Rows from a 3D modeling dataset
-- BEGIN --

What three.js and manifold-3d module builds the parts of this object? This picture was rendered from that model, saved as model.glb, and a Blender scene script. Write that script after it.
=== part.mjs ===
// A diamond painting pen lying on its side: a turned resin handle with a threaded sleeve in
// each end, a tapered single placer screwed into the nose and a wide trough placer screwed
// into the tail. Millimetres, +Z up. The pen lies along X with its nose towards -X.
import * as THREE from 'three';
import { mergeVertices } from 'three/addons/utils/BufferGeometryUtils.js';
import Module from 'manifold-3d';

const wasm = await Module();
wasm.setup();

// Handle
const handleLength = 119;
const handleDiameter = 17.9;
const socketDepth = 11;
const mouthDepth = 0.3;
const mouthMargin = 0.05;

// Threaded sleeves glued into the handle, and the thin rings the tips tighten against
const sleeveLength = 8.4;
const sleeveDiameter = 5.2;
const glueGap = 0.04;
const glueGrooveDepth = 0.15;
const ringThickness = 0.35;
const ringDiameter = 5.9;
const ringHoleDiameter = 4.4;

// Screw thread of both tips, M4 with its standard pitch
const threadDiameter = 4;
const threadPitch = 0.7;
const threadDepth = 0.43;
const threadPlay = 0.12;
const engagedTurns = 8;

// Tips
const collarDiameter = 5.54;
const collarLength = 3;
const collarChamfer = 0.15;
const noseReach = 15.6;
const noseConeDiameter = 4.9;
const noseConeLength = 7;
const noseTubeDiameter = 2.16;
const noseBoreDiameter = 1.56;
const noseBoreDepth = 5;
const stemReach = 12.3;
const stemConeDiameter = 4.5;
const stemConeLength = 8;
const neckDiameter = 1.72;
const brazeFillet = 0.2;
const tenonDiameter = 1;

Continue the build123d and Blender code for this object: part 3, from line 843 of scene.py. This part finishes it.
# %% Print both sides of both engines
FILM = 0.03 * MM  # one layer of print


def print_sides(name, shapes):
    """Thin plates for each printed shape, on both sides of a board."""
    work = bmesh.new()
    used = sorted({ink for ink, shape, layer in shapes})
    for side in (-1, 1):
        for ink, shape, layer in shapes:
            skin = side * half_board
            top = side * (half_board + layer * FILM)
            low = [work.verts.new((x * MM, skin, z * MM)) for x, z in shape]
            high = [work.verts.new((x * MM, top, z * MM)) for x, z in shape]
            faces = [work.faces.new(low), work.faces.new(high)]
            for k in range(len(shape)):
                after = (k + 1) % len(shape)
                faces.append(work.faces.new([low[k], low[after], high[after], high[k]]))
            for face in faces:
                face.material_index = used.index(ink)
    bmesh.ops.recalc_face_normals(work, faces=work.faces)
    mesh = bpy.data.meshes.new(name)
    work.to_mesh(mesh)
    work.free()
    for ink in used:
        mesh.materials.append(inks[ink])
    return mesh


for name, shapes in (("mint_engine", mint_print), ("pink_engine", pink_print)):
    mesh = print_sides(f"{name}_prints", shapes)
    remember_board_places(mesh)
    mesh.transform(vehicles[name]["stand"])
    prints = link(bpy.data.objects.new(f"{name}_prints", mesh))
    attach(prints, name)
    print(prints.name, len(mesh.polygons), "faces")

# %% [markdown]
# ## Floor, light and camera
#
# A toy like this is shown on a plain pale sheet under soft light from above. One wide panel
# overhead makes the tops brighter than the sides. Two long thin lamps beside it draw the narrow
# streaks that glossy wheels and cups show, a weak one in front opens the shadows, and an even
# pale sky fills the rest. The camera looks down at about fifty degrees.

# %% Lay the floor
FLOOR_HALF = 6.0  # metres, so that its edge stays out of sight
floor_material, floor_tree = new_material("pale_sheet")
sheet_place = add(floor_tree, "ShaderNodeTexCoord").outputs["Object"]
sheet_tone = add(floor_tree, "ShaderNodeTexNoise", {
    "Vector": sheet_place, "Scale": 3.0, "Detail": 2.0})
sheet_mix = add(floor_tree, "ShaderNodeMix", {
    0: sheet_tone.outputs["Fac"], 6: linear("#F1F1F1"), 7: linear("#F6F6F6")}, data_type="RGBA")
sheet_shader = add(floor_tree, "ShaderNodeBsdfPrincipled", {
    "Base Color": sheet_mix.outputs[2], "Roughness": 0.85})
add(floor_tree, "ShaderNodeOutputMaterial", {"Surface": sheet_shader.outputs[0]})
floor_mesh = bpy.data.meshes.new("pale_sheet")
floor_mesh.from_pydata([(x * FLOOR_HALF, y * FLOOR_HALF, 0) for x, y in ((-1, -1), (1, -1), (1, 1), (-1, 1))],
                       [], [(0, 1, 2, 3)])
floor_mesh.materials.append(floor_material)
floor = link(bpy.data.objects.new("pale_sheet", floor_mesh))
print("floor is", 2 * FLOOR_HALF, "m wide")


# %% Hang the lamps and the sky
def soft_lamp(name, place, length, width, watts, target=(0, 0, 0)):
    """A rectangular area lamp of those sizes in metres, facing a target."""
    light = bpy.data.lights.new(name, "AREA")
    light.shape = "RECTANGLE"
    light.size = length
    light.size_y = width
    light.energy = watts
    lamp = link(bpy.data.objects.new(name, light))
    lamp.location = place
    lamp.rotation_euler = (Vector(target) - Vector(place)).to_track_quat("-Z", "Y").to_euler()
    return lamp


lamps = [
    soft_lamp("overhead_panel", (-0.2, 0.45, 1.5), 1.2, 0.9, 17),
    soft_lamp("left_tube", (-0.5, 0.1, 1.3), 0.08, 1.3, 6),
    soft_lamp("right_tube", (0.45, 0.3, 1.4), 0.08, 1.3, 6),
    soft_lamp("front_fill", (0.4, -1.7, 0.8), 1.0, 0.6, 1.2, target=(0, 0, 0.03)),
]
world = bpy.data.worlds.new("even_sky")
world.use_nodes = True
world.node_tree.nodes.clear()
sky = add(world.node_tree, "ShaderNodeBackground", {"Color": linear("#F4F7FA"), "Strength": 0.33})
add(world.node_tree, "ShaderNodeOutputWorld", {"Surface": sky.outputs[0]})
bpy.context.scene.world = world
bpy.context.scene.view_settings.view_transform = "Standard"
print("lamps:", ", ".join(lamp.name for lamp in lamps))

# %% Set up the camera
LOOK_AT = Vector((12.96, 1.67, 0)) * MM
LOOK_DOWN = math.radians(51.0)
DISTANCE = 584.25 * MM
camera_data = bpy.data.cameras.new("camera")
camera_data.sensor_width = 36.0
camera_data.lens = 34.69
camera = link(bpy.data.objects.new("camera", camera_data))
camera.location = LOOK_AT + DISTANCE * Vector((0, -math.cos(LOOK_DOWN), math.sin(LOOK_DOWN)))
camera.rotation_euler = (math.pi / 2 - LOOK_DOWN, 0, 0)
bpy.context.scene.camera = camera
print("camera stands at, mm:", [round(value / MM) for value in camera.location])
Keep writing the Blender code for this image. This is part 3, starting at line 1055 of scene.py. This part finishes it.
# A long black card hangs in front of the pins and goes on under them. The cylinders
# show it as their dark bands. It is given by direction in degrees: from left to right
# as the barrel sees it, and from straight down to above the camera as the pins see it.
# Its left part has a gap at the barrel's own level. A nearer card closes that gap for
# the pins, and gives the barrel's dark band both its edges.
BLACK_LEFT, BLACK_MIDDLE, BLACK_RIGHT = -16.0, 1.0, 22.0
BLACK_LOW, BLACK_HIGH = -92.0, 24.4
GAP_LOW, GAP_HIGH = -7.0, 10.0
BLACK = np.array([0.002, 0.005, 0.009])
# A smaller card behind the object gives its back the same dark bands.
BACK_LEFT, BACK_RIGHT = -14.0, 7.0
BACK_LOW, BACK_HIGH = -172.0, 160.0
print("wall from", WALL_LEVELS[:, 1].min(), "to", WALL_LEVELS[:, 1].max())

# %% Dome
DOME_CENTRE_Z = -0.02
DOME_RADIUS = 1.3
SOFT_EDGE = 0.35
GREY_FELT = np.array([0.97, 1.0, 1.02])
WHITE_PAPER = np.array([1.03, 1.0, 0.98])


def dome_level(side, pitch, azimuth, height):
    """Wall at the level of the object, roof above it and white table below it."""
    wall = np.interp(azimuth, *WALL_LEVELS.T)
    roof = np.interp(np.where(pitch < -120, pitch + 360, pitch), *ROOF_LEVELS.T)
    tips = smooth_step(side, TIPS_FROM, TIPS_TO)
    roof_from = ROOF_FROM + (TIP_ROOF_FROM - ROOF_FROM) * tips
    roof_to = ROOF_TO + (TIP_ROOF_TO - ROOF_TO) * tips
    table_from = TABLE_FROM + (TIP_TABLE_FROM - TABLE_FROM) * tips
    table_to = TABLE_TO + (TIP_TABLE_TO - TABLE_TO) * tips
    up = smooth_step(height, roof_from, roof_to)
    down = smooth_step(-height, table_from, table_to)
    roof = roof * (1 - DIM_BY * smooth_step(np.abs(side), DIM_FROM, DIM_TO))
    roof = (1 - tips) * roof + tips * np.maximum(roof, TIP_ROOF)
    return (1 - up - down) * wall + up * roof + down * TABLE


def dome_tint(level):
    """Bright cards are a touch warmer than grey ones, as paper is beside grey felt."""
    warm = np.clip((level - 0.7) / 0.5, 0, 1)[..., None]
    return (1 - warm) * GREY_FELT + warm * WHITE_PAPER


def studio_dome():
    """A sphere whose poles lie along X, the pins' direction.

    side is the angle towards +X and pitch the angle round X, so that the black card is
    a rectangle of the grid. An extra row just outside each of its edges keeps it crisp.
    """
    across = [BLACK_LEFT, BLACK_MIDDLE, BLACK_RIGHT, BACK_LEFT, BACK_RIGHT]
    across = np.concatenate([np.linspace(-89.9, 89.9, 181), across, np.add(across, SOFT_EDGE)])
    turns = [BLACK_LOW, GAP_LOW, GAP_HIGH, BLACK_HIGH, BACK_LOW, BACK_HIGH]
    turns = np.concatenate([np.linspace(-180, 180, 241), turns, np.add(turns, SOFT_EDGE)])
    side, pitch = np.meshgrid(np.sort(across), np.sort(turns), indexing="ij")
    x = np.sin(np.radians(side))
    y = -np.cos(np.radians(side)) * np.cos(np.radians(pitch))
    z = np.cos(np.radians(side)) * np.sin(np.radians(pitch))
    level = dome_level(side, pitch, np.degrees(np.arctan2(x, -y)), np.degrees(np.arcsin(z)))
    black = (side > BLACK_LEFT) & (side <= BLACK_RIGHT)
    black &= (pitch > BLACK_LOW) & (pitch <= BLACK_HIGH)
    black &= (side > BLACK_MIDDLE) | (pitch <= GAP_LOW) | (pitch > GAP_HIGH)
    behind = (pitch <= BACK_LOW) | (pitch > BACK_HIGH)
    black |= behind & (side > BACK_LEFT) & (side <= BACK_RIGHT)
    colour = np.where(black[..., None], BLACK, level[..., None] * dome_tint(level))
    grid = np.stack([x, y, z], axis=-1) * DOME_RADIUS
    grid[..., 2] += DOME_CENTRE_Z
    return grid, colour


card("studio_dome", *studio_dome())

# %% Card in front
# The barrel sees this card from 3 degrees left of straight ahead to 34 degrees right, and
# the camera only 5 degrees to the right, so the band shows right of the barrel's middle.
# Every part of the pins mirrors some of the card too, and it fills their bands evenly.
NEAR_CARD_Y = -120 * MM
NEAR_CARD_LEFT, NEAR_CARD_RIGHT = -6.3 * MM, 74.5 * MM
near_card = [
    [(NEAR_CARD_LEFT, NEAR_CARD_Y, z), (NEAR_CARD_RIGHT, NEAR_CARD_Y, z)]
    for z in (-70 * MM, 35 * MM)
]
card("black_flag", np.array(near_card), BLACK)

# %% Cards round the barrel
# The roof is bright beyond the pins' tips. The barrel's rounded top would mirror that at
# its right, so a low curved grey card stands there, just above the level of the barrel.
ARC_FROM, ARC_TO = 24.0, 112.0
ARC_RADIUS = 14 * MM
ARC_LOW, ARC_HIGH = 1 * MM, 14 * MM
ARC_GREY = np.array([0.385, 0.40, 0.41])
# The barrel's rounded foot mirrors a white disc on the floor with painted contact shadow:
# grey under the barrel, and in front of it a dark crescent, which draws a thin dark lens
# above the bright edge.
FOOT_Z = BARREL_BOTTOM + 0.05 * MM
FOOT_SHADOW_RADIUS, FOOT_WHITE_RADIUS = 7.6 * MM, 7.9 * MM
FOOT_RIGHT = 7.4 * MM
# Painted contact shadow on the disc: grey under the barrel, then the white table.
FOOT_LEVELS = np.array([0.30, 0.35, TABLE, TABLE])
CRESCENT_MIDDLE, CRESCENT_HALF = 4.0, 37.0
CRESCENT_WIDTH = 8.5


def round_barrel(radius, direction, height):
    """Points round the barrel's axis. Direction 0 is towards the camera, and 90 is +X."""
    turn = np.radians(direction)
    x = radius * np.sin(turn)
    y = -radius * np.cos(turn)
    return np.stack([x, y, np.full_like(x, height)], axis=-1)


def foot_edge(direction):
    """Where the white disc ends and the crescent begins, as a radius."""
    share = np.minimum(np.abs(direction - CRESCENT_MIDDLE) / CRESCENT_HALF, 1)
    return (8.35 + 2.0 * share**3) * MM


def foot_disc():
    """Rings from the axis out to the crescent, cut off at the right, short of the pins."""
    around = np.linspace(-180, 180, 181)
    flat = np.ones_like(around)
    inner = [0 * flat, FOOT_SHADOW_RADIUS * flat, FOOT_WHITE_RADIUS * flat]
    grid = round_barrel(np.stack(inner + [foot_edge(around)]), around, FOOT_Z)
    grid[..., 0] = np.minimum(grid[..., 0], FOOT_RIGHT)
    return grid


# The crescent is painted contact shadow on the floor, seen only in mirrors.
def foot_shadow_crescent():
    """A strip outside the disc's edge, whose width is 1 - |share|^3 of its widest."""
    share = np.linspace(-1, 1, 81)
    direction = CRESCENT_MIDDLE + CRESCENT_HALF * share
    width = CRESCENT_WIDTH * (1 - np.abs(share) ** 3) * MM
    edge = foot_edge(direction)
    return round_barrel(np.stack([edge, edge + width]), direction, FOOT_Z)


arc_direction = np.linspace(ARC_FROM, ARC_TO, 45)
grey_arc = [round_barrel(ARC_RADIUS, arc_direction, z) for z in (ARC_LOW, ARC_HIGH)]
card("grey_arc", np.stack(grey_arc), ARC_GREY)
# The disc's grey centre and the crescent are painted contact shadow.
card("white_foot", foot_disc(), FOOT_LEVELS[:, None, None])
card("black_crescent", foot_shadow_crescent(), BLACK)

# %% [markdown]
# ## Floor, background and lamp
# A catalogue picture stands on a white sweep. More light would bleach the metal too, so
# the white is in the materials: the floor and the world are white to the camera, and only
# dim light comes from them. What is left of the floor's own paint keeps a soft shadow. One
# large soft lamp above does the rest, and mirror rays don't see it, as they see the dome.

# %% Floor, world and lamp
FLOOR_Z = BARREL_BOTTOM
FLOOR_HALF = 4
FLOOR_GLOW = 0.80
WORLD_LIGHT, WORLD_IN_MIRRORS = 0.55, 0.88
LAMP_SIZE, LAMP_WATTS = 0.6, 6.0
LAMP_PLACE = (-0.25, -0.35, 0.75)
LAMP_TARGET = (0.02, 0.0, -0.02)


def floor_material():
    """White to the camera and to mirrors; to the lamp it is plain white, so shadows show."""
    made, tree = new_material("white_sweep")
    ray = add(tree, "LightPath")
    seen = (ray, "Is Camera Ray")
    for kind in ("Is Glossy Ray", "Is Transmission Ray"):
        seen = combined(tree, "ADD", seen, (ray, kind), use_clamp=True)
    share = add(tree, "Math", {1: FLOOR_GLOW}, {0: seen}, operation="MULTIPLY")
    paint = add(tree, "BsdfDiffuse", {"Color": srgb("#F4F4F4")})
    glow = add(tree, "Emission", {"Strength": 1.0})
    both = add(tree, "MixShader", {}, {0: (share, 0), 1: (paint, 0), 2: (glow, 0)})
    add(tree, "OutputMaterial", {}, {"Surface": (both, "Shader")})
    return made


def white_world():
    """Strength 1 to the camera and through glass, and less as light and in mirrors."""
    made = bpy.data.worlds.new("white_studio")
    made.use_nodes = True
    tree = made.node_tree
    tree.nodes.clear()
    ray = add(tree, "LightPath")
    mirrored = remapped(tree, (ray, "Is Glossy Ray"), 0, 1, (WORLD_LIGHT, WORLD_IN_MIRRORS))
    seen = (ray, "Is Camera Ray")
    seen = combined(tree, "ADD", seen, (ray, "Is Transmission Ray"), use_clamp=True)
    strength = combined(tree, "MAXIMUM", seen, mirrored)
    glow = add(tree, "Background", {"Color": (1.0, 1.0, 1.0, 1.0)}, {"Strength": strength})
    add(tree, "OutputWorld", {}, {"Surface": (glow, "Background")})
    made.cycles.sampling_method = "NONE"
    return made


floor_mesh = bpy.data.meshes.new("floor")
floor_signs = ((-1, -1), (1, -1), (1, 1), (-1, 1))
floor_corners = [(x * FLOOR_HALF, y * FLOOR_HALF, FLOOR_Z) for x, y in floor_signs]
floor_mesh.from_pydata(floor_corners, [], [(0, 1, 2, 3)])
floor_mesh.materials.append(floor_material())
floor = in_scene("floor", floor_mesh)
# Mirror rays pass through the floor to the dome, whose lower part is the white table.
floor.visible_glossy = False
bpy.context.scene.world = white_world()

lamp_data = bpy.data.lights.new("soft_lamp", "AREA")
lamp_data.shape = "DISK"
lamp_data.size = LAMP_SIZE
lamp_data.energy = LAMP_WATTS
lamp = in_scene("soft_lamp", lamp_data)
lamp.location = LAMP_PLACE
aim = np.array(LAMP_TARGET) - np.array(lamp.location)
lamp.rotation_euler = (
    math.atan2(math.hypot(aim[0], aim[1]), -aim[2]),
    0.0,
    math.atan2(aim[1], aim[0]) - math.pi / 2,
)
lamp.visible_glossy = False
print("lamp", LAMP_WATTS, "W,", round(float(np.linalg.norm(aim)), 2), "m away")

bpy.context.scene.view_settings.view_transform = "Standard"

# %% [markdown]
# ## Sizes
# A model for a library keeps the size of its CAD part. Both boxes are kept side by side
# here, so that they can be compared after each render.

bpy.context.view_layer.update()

-- END --

Among the entries above, locate the lines containing "attach(prints, name)" and "# pale sky fills", and transcribe exactly those two lines and all lines between.

* [Response]
    attach(prints, name)
    print(prints.name, len(mesh.polygons), "faces")

# %% [markdown]
# ## Floor, light and camera
#
# A toy like this is shown on a plain pale sheet under soft light from above. One wide panel
# overhead makes the tops brighter than the sides. Two long thin lamps beside it draw the narrow
# streaks that glossy wheels and cups show, a weak one in front opens the shadows, and an even
# pale sky fills the rest. The camera looks down at about fifty degrees.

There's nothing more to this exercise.